Critical field analysis and magnetic properties of perovskite manganese oxide La0.8Ca0.2Mn1-xNixO3(x = 0.0,0.1,0.2)

Abstract

Critical field analysis and the magnetocaloric effect of the polycrystalline perovskite manganese oxide samples, La0.8Ca0.2Mn1-xNixO3 (x = 0.0,0.1,0.2), which were prepared using a traditional solid phase reaction method, were explored. The data obtained from X-ray diffraction (XRD) measurements of the polycrystalline samples show good single-phase properties. The replacement of a given Mn3+ ion fraction by Ni2+ions decreased the crystal parameters and unit cell volume, Curie temperature (Tc), and the magnetic and the magnetic entropy change.

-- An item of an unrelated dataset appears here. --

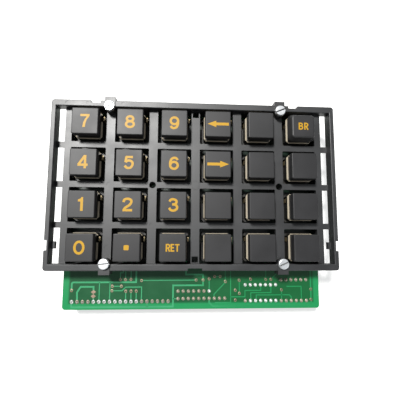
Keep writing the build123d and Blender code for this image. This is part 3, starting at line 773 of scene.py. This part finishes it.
def make_legends(material):
    """One legend piece on each marked key."""
    for key in KEYS:
        if not key.startswith("blank"):
            make_piece(f"legend_{key}", lambda shape: add_legend(shape, key), material,
                       f"key_{key}")


def spring_path(x, y):
    """Centre line of one spring with closed turns at both ends."""
    bottom = SPRING_BOTTOM + SPRING_WIRE
    top = SPRING_TOP - SPRING_WIRE
    closed_rise = 2.1 * SPRING_WIRE * SPRING_END_TURNS
    active_rise = top - bottom - 2 * closed_rise
    turns = SPRING_ACTIVE_TURNS + 2 * SPRING_END_TURNS
    points = []
    for step in range(int(turns * SPRING_STEPS) + 1):
        turn = step / SPRING_STEPS
        low_turns = min(turn, SPRING_END_TURNS)
        active_turns = min(max(turn - SPRING_END_TURNS, 0), SPRING_ACTIVE_TURNS)
        high_turns = max(turn - SPRING_END_TURNS - SPRING_ACTIVE_TURNS, 0)
        height = (bottom + low_turns / SPRING_END_TURNS * closed_rise
                  + active_turns / SPRING_ACTIVE_TURNS * active_rise
                  + high_turns / SPRING_END_TURNS * closed_rise)
        angle = 2 * math.pi * turn
        points.append(Vector((x + SPRING_RADIUS * math.cos(angle),
                              y + SPRING_RADIUS * math.sin(angle), height)))
    return points


def make_springs(material):
    """One helical spring under each key."""
    for key in KEYS:
        x, y = key_middle(key)[:2]
        spring = make_piece(
            f"spring_{key}", lambda shape: add_tube(shape, spring_path(x, y), SPRING_WIRE),
            material, "module", smooth=True)
        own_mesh(spring)
        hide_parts("return_springs")


def joint_profile(base, upwards, pad, rise):
    """Pad and the concave cone of solder on it, as (radius, height)."""
    steps = [(0, 0), (1, 0), (1, 0.05 * MM), (0.7, 0.12 * MM), (0.52, 0.3 * MM),
             (0.44, 0.75 * rise), (0.3, rise), (0, rise)]
    return [(share * pad, base + upwards * height) for share, height in steps]


def make_solder(material):
    """Solder on the pins that come up through the board, and under it at the switch contacts."""
    low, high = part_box("circuit_board")

    def upper(shape):
        profile = joint_profile(high.z, 1, *TOP_JOINT)
        for row in [HEADER_ROW, *CHIP_ROWS, *NETWORK_ROWS, *RESISTOR_ROWS]:
            stretch = HEADER_STRETCH if row is HEADER_ROW else TOP_STRETCH
            for place in pin_row(row):
                add_lathe(shape, place, profile, stretch=stretch)

    def under(shape):
        profile = joint_profile(low.z, -1, *UNDER_JOINT)
        for key in KEYS:
            x, y = key_middle(key)[:2]
            for along, across in CONTACT_TAILS:
                add_lathe(shape, (x + along, y + across), profile, stretch=UNDER_STRETCH)

    make_piece("solder_joints_top", upper, material, "module", smooth=True)
    make_piece("solder_joints_under", under, material, "module", smooth=True)


def make_pads(material):
    """Tinned rings of the vias and the two diamond test pads."""
    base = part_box("circuit_board")[1].z
    shoulder = base + PAD_RISE
    crown = base + 1.5 * PAD_RISE
    ring = [(VIA_HOLE, base), (VIA_RADIUS, base), (VIA_RADIUS, shoulder), (0.6 * MM, crown),
            (0.34 * MM, crown), (VIA_HOLE, base)]

    def rings(shape):
        for x, y in VIAS:
            add_lathe(shape, (x * MM, y * MM), ring, stretch=TOP_STRETCH)
        for x, y in DIAMOND_PADS:
            corners = ((1, 0), (0, 0.8), (-1, 0), (0, -0.8))
            outline = [(x * MM + along * DIAMOND_HALF, y * MM + across * DIAMOND_HALF)
                       for along, across in corners]
            add_prism(shape, outline, base, shoulder)

    make_piece("tinned_pads", rings, material, "module")


def make_traces(material):
    """Copper tracks that show through the mask on the upper face."""
    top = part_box("circuit_board")[1].z

    def tracks(shape):
        for width, points in TRACES:
            add_ribbon(shape, [(x * MM, y * MM) for x, y in points], width, top, top + TRACE_RISE)

    make_piece("copper_tracks_top", tracks, material, "module")


# Surroundings ---------------------------------------------------------------------------------


def make_floor():
    """Plain pale surface that the module stands on, glowing as painted light away from the module.
    """
    corners = [(side_x * FLOOR_HALF, side_y * FLOOR_HALF, 0)
               for side_x, side_y in ((-1, -1), (1, -1), (1, 1), (-1, 1))]
    mesh = bpy.data.meshes.new("floor")
    mesh.from_pydata(corners, [], [(0, 1, 2, 3)])
    paint = Paint("pale_floor", Roughness=0.7, Emission_Color=(1, 1, 1, 1))
    x, y = paint.axes()[:2]
    # Painted light: the floor glows away from the module, which lightens the shadows on it.
    from_middle = paint.math("ABSOLUTE", paint.math("ADD", y, -GLOW_MIDDLE_Y))
    clear = paint.math("MAXIMUM", paint.step(paint.math("ABSOLUTE", x), *GLOW_EDGE_X),
                       paint.step(from_middle, *GLOW_EDGE_Y))
    paint.use("Emission Strength", paint.math("MULTIPLY", clear, FLOOR_GLOW))
    cloud = paint.noise(9.0, 3.0)
    paint.use("Base Color", paint.mix(cloud, (0.6, 0.6, 0.595), (0.66, 0.66, 0.655)))
    mesh.materials.append(paint.material)
    floor = bpy.data.objects.new("floor", mesh)
    floor.location.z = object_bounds()[0][2] - FLOOR_GAP
    bpy.context.scene.collection.objects.link(floor)


def add_area_light(name, place, size, power, colour=(1, 1, 1)):
    """Soft square light aimed at the module."""
    lamp = bpy.data.lights.new(name, "AREA")
    lamp.shape = "SQUARE"
    lamp.size = size
    lamp.energy = power
    lamp.color = colour
    light = bpy.data.objects.new(name, lamp)
    light.location = place
    light.rotation_euler = Vector(place).to_track_quat("Z", "Y").to_euler()
    bpy.context.scene.collection.objects.link(light)


def make_studio():
    """Soft light from the upper left, a weaker fill, and a pale surround."""
    add_area_light("window_light", WINDOW_PLACE, WINDOW_SIZE, WINDOW_POWER, (1.0, 0.99, 0.97))
    add_area_light("fill_light", FILL_PLACE, FILL_SIZE, FILL_POWER)
    world = bpy.data.worlds.new("surround")
    world.use_nodes = True
    surround = world.node_tree.nodes["Background"].inputs
    surround["Color"].default_value = (0.93, 0.96, 1.0, 1)
    surround["Strength"].default_value = SURROUND_POWER
    bpy.context.scene.world = world


def make_camera():
    """Camera nearly overhead, a little in front of the middle."""
    lens = bpy.data.cameras.new("camera")
    lens.sensor_width = CAMERA_SENSOR
    lens.lens = CAMERA_LENS
    lens.clip_start = 0.005
    camera = bpy.data.objects.new("camera", lens)
    camera.location = CAMERA_PLACE
    camera.rotation_euler = [math.radians(turn) for turn in CAMERA_TURN]
    bpy.context.scene.collection.objects.link(camera)
    bpy.context.scene.camera = camera


# Assembly -------------------------------------------------------------------------------------

cap_finish = moulded_plastic("cap_plastic", (0.0075, 0.0075, 0.0085), (0.012, 0.012, 0.0135),
                             0.47, 0.56, edge=(0.02, 0.02, 0.02))
plunger_finish = natural_nylon("plunger_nylon", (0.72, 0.66, 0.52), (0.6, 0.52, 0.38))
for key in KEYS:
    dress(f"cap_{key}", cap_finish)
    dress(f"plunger_{key}", plunger_finish)
dress("key_frame", moulded_plastic(
    "frame_plastic", (0.009, 0.0095, 0.0105), (0.015, 0.016, 0.018), 0.41, 0.55,
    grain=1900.0, relief=0.02 * MM, edge=(0.03, 0.031, 0.034), shine=0.75))
dress("switch_housings", housing_material())
dress("circuit_board", solder_mask())
dress("frame_screws", screw_metal())
dress("board_spacers", plated_metal(
    "nickel_plate", (0.72, 0.7, 0.66), (0.58, 0.56, 0.52), 0.25, 0.4))
dress("switch_contacts", plated_metal(
    "contact_brass", (0.52, 0.43, 0.27), (0.34, 0.27, 0.16), 0.45, 0.65))
dress("connector_body", moulded_plastic(
    "connector_plastic", (0.018, 0.018, 0.018), (0.03, 0.03, 0.03), 0.45, 0.6))
dress("connector_pins", plated_metal(
    "tinned_pins", (0.8, 0.8, 0.77), (0.66, 0.66, 0.62), 0.22, 0.38))
dress("logic_chip", chip_material())
dress("resistor_networks", network_material())
dress("series_resistors", resistor_material())

make_legends(legend_plastic())
make_springs(plated_metal("spring_wire", (0.66, 0.66, 0.65), (0.5, 0.5, 0.5), 0.25, 0.4))
make_solder(solder())
make_pads(plated_metal("dull_tinned_copper", (0.27, 0.18, 0.13), (0.42, 0.33, 0.26), 0.4, 0.55))
make_traces(masked_copper())

make_floor()
make_studio()
make_camera()
bpy.context.scene.view_settings.view_transform = "Standard"
bpy.context.scene.cycles.use_denoising = True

These property changes originate from the partial substitution of Mn3+ ions by Ni2+, which changes the Mn3+/Mn4+ ratio and consequently weakens the double exchange (DE) effect. At an applied magnetic field of 7 T, the maximum difference in magnetic entropy of the undoped sample is 6.15 J/kg•K, and the refrigeration efficiency is 422.94 J/kg. The critical parameters of the parent material and the doped sample fit well to the Tricritical model. The La0.8Ca0.2Mn1-xNixO3 samples with x = 0.0 exhibit crossover of the phase transitions, which can be first or second order. The observed phase transitions of samples with x = 0.1 and 0.2 are exclusively second order. Around the TC of La0.8Ca0.2Mn1-xNixO3 (x = 0.0, 0.1 and 0.2) compounds, the correlation of the magnetic field with the maximum change in magnetic entropy follows a power law.